One Million Years B.C. inspired Park’s latest project
LOS ANGELES — The kooky caveman characters that come to life in Early Man have been kicking around in Nick Park’s imagination for decades.
Long before he created Wallace and Gromit, Park was taken with Ray Harryhausen’s animated dinosaurs in the 1966 Raquel Welch movie One Million Years B.C.
“I just couldn’t believe real dinosaurs were moving around with people,” Park said, recalling the film he saw as an 11-year-old that would inspire his love of animation.
Early Man translates Park’s vision into an epic claymation adventure about a tribe of colourful cavepeople who stake the future of their homeland on a soccer showdown, despite not knowing how to play. An ambitious young caveman Dug and his loyal pet warthog Hognob believe the plucky tribe can prevail.

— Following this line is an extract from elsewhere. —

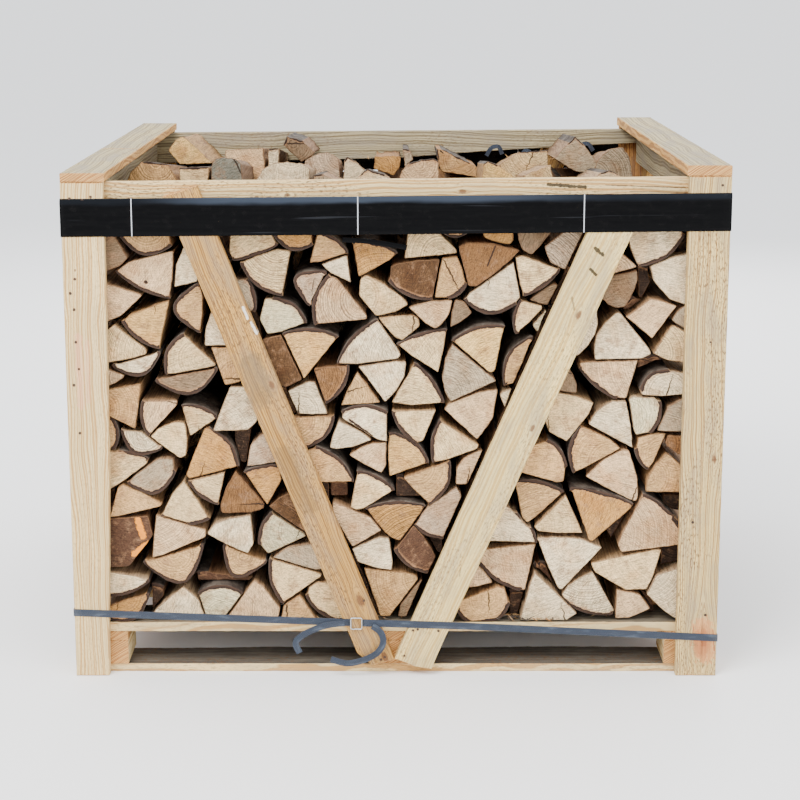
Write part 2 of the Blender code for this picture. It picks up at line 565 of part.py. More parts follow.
def row_body(name, upper, near_depth, far_depth, ends, mat):
    """One row of logs in one body: its outline from end to end, with the sawn ends standing out of one face.

    ends holds pairs of an outline and the depth of its end face, which is in front of near_depth.
    """
    under = FLOOR_TOP + FIT
    outline = [Vector((LOG_SPACE + 1, under)), Vector((-LOG_SPACE - 1, under))] + upper
    verts = list(outline)
    faces = [list(range(len(outline)))]
    for end, _ in ends:
        faces.append(list(range(len(verts), len(verts) + len(end))))
        verts += end
    out, _, triangles, sources, _, origins = delaunay_2d_cdt(verts, [], faces, 1, 1e-4)
    plain, _, far_triangles, plain_sources, _, _ = delaunay_2d_cdt(outline, [], faces[:1], 1, 1e-4)
    place = {source: i for i, found in enumerate(sources) for source in found}
    bm = bmesh.new()
    made = {}

    def corner(index, depth):
        key = (index, depth)
        if key not in made:
            made[key] = bm.verts.new(world(out[index].x, depth, out[index].y))
        return made[key]

    sides = {}
    for triangle, origin in zip(triangles, origins):
        raised = [f for f in origin if f > 0]
        depth = ends[raised[0] - 1][1] if raised else near_depth
        bm.faces.new([corner(i, depth) for i in triangle])
        for a, b in zip(triangle, triangle[1:] + triangle[:1]):
            sides.setdefault((min(a, b), max(a, b)), []).append(depth)
    for (a, b), depths in sides.items():
        if len(depths) == 1:
            depths = depths + [far_depth]
        if depths[0] != depths[1]:
            bm.faces.new([corner(a, depths[0]), corner(b, depths[0]), corner(b, depths[1]), corner(a, depths[1])])
    for triangle in far_triangles:
        bm.faces.new([corner(place[plain_sources[i][0]], far_depth) for i in triangle])
    return add_object(name, bm, mat)


def make_timber(pale, tan, weathered):
    """Posts, legs, rails, caps, braces and the slats of the ends."""
    back = (DEPTH - BOARD, DEPTH)
    inside = HALF_WIDTH - BOARD - FIT
    board("front_post_left", LEFT_POST, (0, BOARD), pale)
    block("front_post_right", (HALF_WIDTH - 75.5, HALF_WIDTH), (0, BOARD), (0, RIGHT_TOP), pale)
    block("back_post_left", (-HALF_WIDTH, POST_WIDTH - HALF_WIDTH), back, (0, LEFT_TOP), tan)
    block("back_post_right", (HALF_WIDTH - POST_WIDTH, HALF_WIDTH), back, (0, RIGHT_TOP), tan)
    for side, sign, top in (("left", -1, LEFT_TOP), ("right", 1, RIGHT_TOP)):
        x = sorted((sign * HALF_WIDTH, sign * (HALF_WIDTH - BOARD)))
        front_leg = (BOARD + FIT, BOARD + LEG_WIDTH)
        back_leg = (DEPTH - front_leg[1], DEPTH - front_leg[0])
        block(f"front_leg_{side}", x, front_leg, (0, top), pale)
        block(f"back_leg_{side}", x, back_leg, (0, top), tan)
        slat_x = sorted((sign * inside, sign * (inside - SLAT_THICKNESS)))
        slat_depth = (2 * BOARD + 1, DEPTH - 2 * BOARD - 1)
        top_low = RAIL_BOTTOM if sign < 0 else RAIL_BOTTOM + RAIL_RISE
        block(f"side_rail_{side}", slat_x, slat_depth, (top_low, top_low + 78), weathered)
        block(f"side_slat_{side}_upper", slat_x, slat_depth, UPPER_SLAT, weathered)
        block(f"side_slat_{side}_lower", slat_x, slat_depth, LOWER_SLAT, weathered)
    rail_end = inside - 0.2
    front_rail = [(-rail_end, RAIL_BOTTOM), (rail_end, RAIL_BOTTOM + RAIL_RISE), (rail_end, 938.5), (-rail_end, 929)]
    board("front_rail", front_rail, (BOARD + FIT, 2 * BOARD), pale)
    back_rail = [(-rail_end, 856), (0, 868), (200, 884), (rail_end, 905), (rail_end, 937), (-rail_end, 928)]
    board("back_rail", back_rail, (DEPTH - 2 * BOARD, DEPTH - BOARD - FIT), weathered)
    cap_low = LEFT_TOP + FIT
    left_x = (-HALF_WIDTH, CAP_WIDTH - HALF_WIDTH)
    cap_z = (cap_low, cap_low + CAP_THICKNESS)
    block("cap_left_front", left_x, (0, CAP_JOINT), cap_z, weathered)
    block("cap_left_back", left_x, (CAP_JOINT + 1, DEPTH), cap_z, weathered)
    right_low = RIGHT_TOP + FIT
    right_z = (right_low, right_low + RIGHT_CAP_THICKNESS)
    block("cap_right", (HALF_WIDTH - CAP_WIDTH, HALF_WIDTH), (0, DEPTH), right_z, weathered)
    board("brace_left", LEFT_BRACE, (0, BOARD), tan)
    board("brace_right", RIGHT_BRACE, (0, BOARD), pale)
    board("back_brace_left", [(-x, z) for x, z in RIGHT_BRACE], back, pale)
    board("back_brace_right", [(-x, z) for x, z in LEFT_BRACE], back, tan)


def make_base(pale, tan, weathered):
    """Boards on the ground, blocks, stringers, the centre runner and the floor boards."""
    low = BOARD + 2 * FIT
    high = DEPTH - low
    edge = HALF_WIDTH - BOARD - 1
    waney = [(-edge, low), (edge, low), (edge, 106), (300, 110), (60, 103), (-240, 108), (-430, 101), (-edge, 105)]
    flat_board("ground_board_front", waney, (0, GROUND_BOARD), weathered)
    block("ground_board_middle", (-edge, edge), (476, 564), (0, GROUND_BOARD), weathered)
    flat_board("ground_board_back", [(x, DEPTH - d) for x, d in waney], (0, GROUND_BOARD), weathered)
    block("centre_runner", (-38, 38), (low, high), (GROUND_BOARD + FIT, RUNNER_TOP), tan)
    middle = (DEPTH - BLOCK_LENGTH) / 2
    depths = {"front": low, "middle": middle, "back": high - BLOCK_LENGTH}
    columns = {"left": -edge, "centre": -BLOCK_WIDTH / 2, "right": edge - BLOCK_WIDTH}
    for side, x in columns.items():
        across = (x, x + BLOCK_WIDTH)
        foot = (RUNNER_TOP if side == "centre" else GROUND_BOARD) + FIT
        for place, depth in depths.items():
            block(f"block_{side}_{place}", across, (depth, depth + BLOCK_LENGTH), (foot, BLOCK_TOP), pale)
        block(f"stringer_{side}", across, (low, high), (BLOCK_TOP + FIT, STRINGER_TOP), tan)
    step = (high - low - FLOOR_BOARD_WIDTH) / (FLOOR_BOARDS - 1)
    for i in range(FLOOR_BOARDS):
        start = low + i * step
        floor = (STRINGER_TOP + FIT, FLOOR_TOP)
        block(f"floor_board_{i + 1}", (-edge, edge), (start, start + FLOOR_BOARD_WIDTH), floor, tan)


def make_logs(beech):
    """The three rows and the logs that lie loose on the last one."""
    rng = random.Random(7)
    overhead = {name: from_pixels(outline, BACK_TOP_END) for name, outline in LOOSE.items()}
    overhead = {name: hull(points) for name, points in overhead.items()}
    parted = part_outlines(list(overhead.values()), 0, LOG_GAP)
    front = whole_row(seed=3)
    raised = [(simplified(end, 5), start + rng.uniform(0, UNEVEN)) for end, start in front]
    upper = skyline([end for end, start in front if start == BEHIND_RAIL], [], TOP_LAYER_BASE, above=6.0)
    row_body("log_row_front", upper, ROW_STARTS[0] + GAP_DEPTH, ROW_ENDS[0], raised, beech)
    middle_tops = [hull(from_pixels(outline, MIDDLE_TOP_END)) for outline in TOP_MIDDLE.values()]
    row_body("log_row_middle", skyline(middle_tops, [], TOP_LAYER_BASE), ROW_STARTS[1], ROW_ENDS[1], [], beech)
    back_tops = [hull(from_pixels(outline, BACK_TOP_END)) for outline in TOP_BACK.values()]
    upper = skyline(back_tops, parted, SKYLINE_LOWEST + 4)
    back = [end for end, start in whole_row(seed=5, steps=1) if start != BEHIND_RAIL]
    raised = [(simplified(end, 12), ROW_ENDS[2] - rng.uniform(0, UNEVEN)) for end in back]
    row_body("log_row_back", upper, ROW_ENDS[2] - GAP_DEPTH, ROW_STARTS[2], raised, beech)
    for name, end in zip(overhead, parted):
        board(name, [tuple(p) for p in end], (BACK_TOP_END, BACK_TOP_END + LOOSE_LENGTH), beech, eased=False)


def belt(name, width, thickness, front_heights, back_heights, mat):
    """A closed band round the crate. The heights are pairs of x and the z of its middle, from left to right."""
    loops = []
    for layer in (FIT, FIT + thickness):
        x_end = HALF_WIDTH + layer
        scaled = x_end / HALF_WIDTH
        path = [(x * scaled, -layer, z) for x, z in front_heights]
        path += [(x * scaled, DEPTH + layer, z) for x, z in reversed(back_heights)]
        loops.append(path)
    bm = bmesh.new()
    rings = []
    for path, rise in ((loops[0], -0.5), (loops[0], 0.5), (loops[1], 0.5), (loops[1], -0.5)):
        rings.append([bm.verts.new(world(x, depth, z + rise * width)) for x, depth, z in path])
    for ring, following in zip(rings, rings[1:] + rings[:1]):
        for i in range(len(ring)):
            j = (i + 1) % len(ring)
            bm.faces.new([ring[i], ring[j], following[j], following[i]])
    return add_object(name, bm, mat)


def smoothed(route, total):
    """A smooth line through a route's points, with at least the given number of points."""
    count = math.ceil((total - 1) / (len(route) - 1))
    points = [route[0]] + list(route) + [route[-1]]
    line = []
    for before, here, following, after in zip(points, points[1:], points[2:], points[3:]):
        for i in range(count):
            t = i / count
            line.append([
                b + (c - a) * t / 2 + (2 * a - 5 * b + 4 * c - d) * t * t / 2 + (3 * b - a - 3 * c + d) * t ** 3 / 2
                for a, b, c, d in zip(before, here, following, after)
            ])
    return line + [route[-1]]


def ribbon(name, route, width, thickness, mat):
    """A flat loose end along points of x, depth and z, flat towards the front."""
    bm = bmesh.new()
    sections = []
    spots = [world(*point) for point in smoothed(route, ROUTE_POINTS)]
    out = Vector((0, -thickness * MM, 0))
    for i, spot in enumerate(spots):
        along = spots[min(i + 1, len(spots) - 1)] - spots[max(i - 1, 0)]
        across = Vector((along.z, 0, -along.x)).normalized() * width / 2 * MM
        corners = [spot - across, spot + across, spot + across + out, spot - across + out]
        sections.append([bm.verts.new(p) for p in corners])
    for a, b in zip(sections, sections[1:]):
        for i in range(4):
            j = (i + 1) % 4
            bm.faces.new([a[i], a[j], b[j], b[i]])
    bm.faces.new(sections[0])
    bm.faces.new(sections[-1])
    return add_object(name, bm, mat)


BAND_FRONT = [(-600, 867), (0, 872), (600, 878)]
BAND_BACK = [(-600, 866), (600, 877)]
STRAP_FRONT = [(-600, 124.8), (-104, 106), (117, 98.9), (600, 75)]
STRAP_BACK = [(-600, 120), (600, 82)]
BAND_TAIL = [(-96, 4, 827), (-50, 5, 824), (-10, 6, 818), (20, 8, 812)]
STRAP_TAIL_LEFT = [(-96, -2.4, 105), (-130, -4, 101), (-165, -6, 88), (-187, -7, 70), (-180, -7, 48)]
STRAP_TAIL_RIGHT = [(-44, -2.4, 99), (-28, -5, 87), (-24, -8, 68), (-36, -9, 48), (-62, -8, 34), (-92, -6, 27),
                    (-122, -5, 35)]
ROUTE_POINTS = 16
BUCKLE_X = (-85.5, -62.5)
BUCKLE_Z = (92.0, 116.0)
WIRE = 2.4


def make_ties(film, webbing, steel):
    belt("film_band", 69, FILM, BAND_FRONT, BAND_BACK, film)
    ribbon("band_tail", BAND_TAIL, 9, 1.0, film)
    belt("strap", 13.7, STRAP, STRAP_FRONT, STRAP_BACK, webbing)
    ribbon("strap_tail_left", STRAP_TAIL_LEFT, 12, 0.9, webbing)
    ribbon("strap_tail_right", STRAP_TAIL_RIGHT, 12, 0.9, webbing)
    bm = bmesh.new()
    outer = [(BUCKLE_X[0], BUCKLE_Z[0]), (BUCKLE_X[1], BUCKLE_Z[0]), (BUCKLE_X[1], BUCKLE_Z[1]),
             (BUCKLE_X[0], BUCKLE_Z[1])]
    inner = [(x + WIRE * (1 if x == BUCKLE_X[0] else -1), z + WIRE * (1 if z == BUCKLE_Z[0] else -1))
             for x, z in outer]
    rings = []
    for corners, depth in ((outer, -BUCKLE_PROUD), (outer, -1.6), (inner, -1.6), (inner, -BUCKLE_PROUD)):
        rings.append([bm.verts.new(world(x, depth, z)) for x, z in corners])
    for ring, following in zip(rings, rings[1:] + rings[:1]):
        for i in range(4):
            j = (i + 1) % 4
            bm.faces.new([ring[i], ring[j], following[j], following[i]])
    add_object("buckle", bm, steel)


clear_scene()
bpy.context.scene.collection.children.link(bpy.data.collections.new(OBJECT))
pale_timber = material("pale timber", (0.74, 0.62, 0.43), 0.75)
tan_timber = material("tan timber", (0.62, 0.47, 0.29), 0.75)
weathered_timber = material("weathered timber", (0.55, 0.51, 0.41), 0.85)
beech_wood = material("beech logs", (0.72, 0.58, 0.46), 0.8)
black_film = material("black film", (0.012, 0.012, 0.014), 0.25)
blue_webbing = material("blue strap", (0.10, 0.14, 0.20), 0.6)
steel_wire = material("steel wire", (0.62, 0.62, 0.60), 0.35, 1.0)

make_timber(pale_timber, tan_timber, weathered_timber)
make_base(pale_timber, tan_timber, weathered_timber)
make_logs(beech_wood)
make_ties(black_film, blue_webbing, steel_wire)
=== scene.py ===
"""The looks of a wooden crate of split beech firewood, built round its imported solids.

X runs to the right along the front, Y from the front to the back and Z up. The tables are in millimetres and
repeat the ones that the part is built from. Depths are measured from the outer face of the front posts. The
outline of a log is the shape of its sawn end, seen from the front. A corner with a third value starts a bark
side, which stands out by that much at its middle.
"""

import math
import random

import bmesh
import bpy
import numpy as np
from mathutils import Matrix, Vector, noise
from mathutils.geometry import convex_hull_2d

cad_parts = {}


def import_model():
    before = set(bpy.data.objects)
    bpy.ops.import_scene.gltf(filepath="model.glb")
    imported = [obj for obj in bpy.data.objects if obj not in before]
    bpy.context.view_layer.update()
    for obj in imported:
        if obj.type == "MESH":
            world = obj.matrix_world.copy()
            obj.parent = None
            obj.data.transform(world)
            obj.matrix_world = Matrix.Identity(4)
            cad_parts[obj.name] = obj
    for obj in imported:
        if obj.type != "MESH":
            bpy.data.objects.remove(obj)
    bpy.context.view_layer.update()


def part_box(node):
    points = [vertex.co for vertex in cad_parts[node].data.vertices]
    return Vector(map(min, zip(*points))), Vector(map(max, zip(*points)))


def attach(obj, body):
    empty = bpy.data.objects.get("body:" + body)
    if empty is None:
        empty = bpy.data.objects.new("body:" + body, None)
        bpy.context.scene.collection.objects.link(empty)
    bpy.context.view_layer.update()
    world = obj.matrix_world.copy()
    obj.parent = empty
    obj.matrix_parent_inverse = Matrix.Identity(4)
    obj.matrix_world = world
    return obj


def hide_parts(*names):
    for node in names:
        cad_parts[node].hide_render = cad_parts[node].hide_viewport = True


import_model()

MM = 0.001

# The crate, as far as the frame's own nodes don't give it
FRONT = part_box("front_post_left")[0][1]
HALF_WIDTH = 600.0
DEPTH = 1040.0
BOARD = 20.0
FIT = 0.3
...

“I’ve never seen a prehistoric underdog sports movie before,” Park mused.
U.K.-based Aardman Studios tapped its largest production team yet — with nearly 40 animators and sets working at once — to make Early Man, which uses stop-motion animation techniques essentially unchanged since Harryhausen’s day.
It’s a slow and painstaking process to bring clay characters to life.
“We’ve used some of the most advanced filmmaking techniques in post-production together with stop-motion, which is as old as cinema itself,” said animation director Merlin Crossingham.
Stop-motion animation creates the illusion of movement through a series of still images. For Early Man, Aardman’s team of artists built a cast of puppets based on Park’s sketches that serve as the film’s actors. Each seven-inch-tall silicone puppet has a jointed metal skeleton inside so it can move.
“They’re like expensive action figures,” Crossingham said.
Animators pose the puppets for each frame — every movement, every gesture — with 24 frames in each second of film. Mouth movements are synchronized to pre-recorded vocal performances. (Eddie Redmayne, Tom Hiddleston and Maisie Williams lend their talents here.) For every shot, the puppets are bolted into place on detailed sets that stand about two feet high.